» **The task**
In the following material, identify every line holding the string "part" and return it.

» **Data lines**
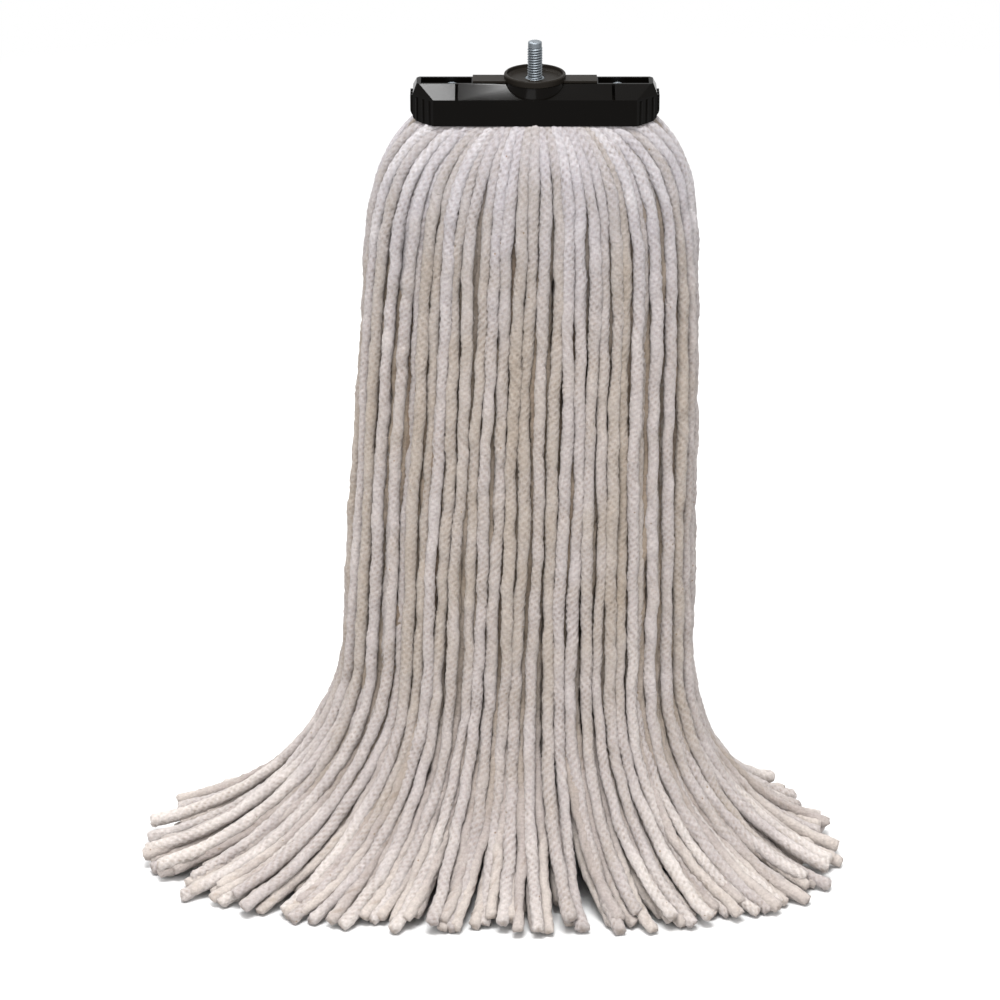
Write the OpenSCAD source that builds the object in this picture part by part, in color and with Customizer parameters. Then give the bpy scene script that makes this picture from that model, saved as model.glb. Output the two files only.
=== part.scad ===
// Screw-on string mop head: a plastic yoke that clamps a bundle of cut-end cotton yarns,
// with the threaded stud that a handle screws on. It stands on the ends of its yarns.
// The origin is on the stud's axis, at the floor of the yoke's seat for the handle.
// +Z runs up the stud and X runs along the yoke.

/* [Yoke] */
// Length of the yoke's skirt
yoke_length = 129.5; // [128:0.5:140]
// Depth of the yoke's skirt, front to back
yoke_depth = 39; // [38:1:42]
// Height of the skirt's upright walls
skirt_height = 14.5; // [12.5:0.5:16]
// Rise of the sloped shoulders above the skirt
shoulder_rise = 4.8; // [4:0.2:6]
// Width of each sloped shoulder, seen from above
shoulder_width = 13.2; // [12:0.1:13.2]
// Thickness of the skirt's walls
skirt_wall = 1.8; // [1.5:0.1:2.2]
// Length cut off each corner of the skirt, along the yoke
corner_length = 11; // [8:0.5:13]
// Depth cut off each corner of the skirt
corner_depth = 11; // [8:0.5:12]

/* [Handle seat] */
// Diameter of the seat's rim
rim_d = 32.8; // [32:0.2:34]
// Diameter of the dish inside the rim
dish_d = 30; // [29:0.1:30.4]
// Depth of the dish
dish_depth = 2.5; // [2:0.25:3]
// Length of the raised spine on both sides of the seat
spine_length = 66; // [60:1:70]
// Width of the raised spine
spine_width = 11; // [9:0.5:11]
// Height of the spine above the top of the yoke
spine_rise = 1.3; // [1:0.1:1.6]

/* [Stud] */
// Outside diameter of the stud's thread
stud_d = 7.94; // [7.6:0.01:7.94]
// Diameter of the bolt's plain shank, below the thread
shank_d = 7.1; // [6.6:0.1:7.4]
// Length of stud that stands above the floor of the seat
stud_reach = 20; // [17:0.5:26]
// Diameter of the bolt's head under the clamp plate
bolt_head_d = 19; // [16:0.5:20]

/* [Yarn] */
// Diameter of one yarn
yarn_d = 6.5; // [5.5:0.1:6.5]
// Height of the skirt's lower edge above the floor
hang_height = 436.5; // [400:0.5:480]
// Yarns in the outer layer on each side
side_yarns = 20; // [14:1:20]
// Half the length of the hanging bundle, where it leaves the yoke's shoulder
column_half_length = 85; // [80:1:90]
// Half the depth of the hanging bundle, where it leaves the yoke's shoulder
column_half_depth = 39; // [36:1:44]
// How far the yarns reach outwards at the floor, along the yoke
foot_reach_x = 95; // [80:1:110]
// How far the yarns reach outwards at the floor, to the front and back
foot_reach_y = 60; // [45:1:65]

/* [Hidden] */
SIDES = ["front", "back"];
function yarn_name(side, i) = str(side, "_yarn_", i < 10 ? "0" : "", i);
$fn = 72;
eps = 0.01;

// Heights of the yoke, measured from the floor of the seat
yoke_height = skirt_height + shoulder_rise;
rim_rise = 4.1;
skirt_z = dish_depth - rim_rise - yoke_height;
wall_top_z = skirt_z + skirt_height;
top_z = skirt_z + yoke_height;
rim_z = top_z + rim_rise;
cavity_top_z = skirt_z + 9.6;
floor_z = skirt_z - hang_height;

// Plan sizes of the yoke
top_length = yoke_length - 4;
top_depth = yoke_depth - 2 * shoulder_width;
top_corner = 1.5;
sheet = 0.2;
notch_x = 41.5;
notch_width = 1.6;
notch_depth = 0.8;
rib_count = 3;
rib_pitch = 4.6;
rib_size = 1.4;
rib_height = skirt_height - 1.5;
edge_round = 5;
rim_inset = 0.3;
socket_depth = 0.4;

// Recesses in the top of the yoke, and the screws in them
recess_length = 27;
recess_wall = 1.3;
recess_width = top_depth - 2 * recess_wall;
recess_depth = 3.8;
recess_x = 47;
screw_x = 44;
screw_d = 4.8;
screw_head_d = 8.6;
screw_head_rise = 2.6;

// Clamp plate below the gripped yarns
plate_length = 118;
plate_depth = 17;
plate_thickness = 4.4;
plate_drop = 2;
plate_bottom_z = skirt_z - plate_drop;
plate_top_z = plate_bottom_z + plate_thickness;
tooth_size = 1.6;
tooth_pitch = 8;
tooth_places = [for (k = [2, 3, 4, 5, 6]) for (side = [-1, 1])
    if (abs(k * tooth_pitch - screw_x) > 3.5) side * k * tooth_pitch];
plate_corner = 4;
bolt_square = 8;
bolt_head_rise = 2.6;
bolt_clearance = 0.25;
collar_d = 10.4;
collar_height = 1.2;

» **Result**
Write the OpenSCAD source that builds the object in this picture part by part, in color and with Customizer parameters. Then give the bpy scene script that makes this picture from that model, saved as model.glb. Output the two files only.
=== part.scad ===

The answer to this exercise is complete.